One simple suggestion from the paper is to require that the AI needs crypto coins to enable it to access compute. That means the default is for the AI to run out of compute unless the human(s) in control of generating the coins cooperates.
That's a good start for dealing with AIs that approach human levels. Eventually we'll want to add safety properties that deter AIs from harmful manipulation of humans.
The longer-term vision seems to be gradually building up stronger safety guarantees, until they're more like Asimov's 3 Laws of Robotics.
More Caveats
The strategy assumes we'll develop a good set of safety properties that we're demanding proof of. There's likely some room for automated systems to figure out what safety humans want, and turn it into rigorous specifications. Tegmark and Omohundro prefer to have this step done by humans.
I'm willing to accept that for near-human stages of AI, but not too long after that we'll needed something closer to an AI-generated approximation to CEV. I'll classify this as being a fairly important problem, one that's shared by most other approaches to AI safety.
Proofs about hardware seem different from proofs about software, since there are uncertainties about how well the theorem prover can observe the hardware. This seems like a relatively minor issue, but I'm uncomfortable with the way the paper claims mathematical certainty about the proofs.
The authors list sensor reliability as an open problem. They aim only for increasing that reliability, not full guarantees. So I'm getting mildly conflicting messages about how much certainty the paper is aiming for.
Section 8 ("The Only Path To Controllable AGI") goes a bit too far:
That seems reasonable if the safety properties that we ask for are exactly the properties that we need, and if we use unlimited amounts of compute to search for proofs.
I consider it much more likely that we'll ask for security properties that don't exactly match our needs. We'll either be overly cautious, and ask for safety properties that constrain the AI more than we absolutely need.
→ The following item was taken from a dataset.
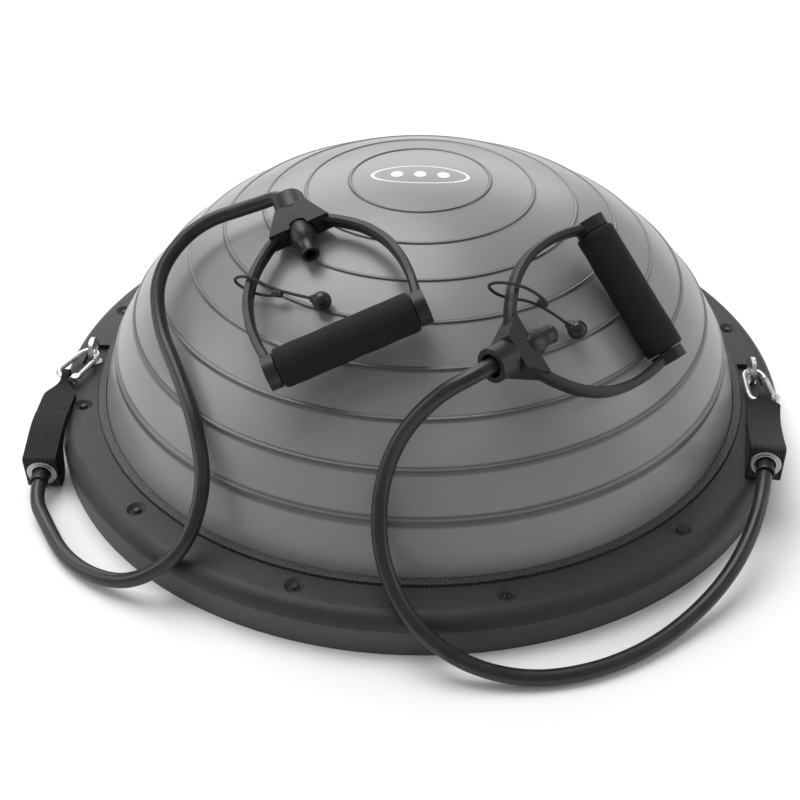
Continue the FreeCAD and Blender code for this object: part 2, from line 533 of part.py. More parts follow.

In which case, an absence of proof doesn't tell us whether a system is dangerous. Or we'll fail at safety by not asking for as much safety as we need.
Note that they seem to expect fairly exhaustive searches for proofs, such that failure to find a proof ought to imply a genuine absence of safety. I'm unsure whether this is a reasonable expectation.
Conclusion
I see something like a 50% chance that this strategy would significantly reduce AI risk if the world coordinated to require it. However, it's still rather hard to see how we can get such coordination.
I'm now feeling a wee bit more optimistic about decent regulation of AI development.
I've returned to thinking that it's overkill to have a full-fledged ban on development of powerful AI.
Requiring insurance and strict liability no longer appear to create large risks of amounting to a total ban on development, so it's looking more plausible that such regulations can be enforced.
If insurance companies need to see proofs of safety for advanced GPUs, that will in practice create a temporary pause in AI progress. I'm guessing that pause would be on the order of 1 to 10 years. But will it end due to successful proofs, or due to inability to enforce regulations? I don't know.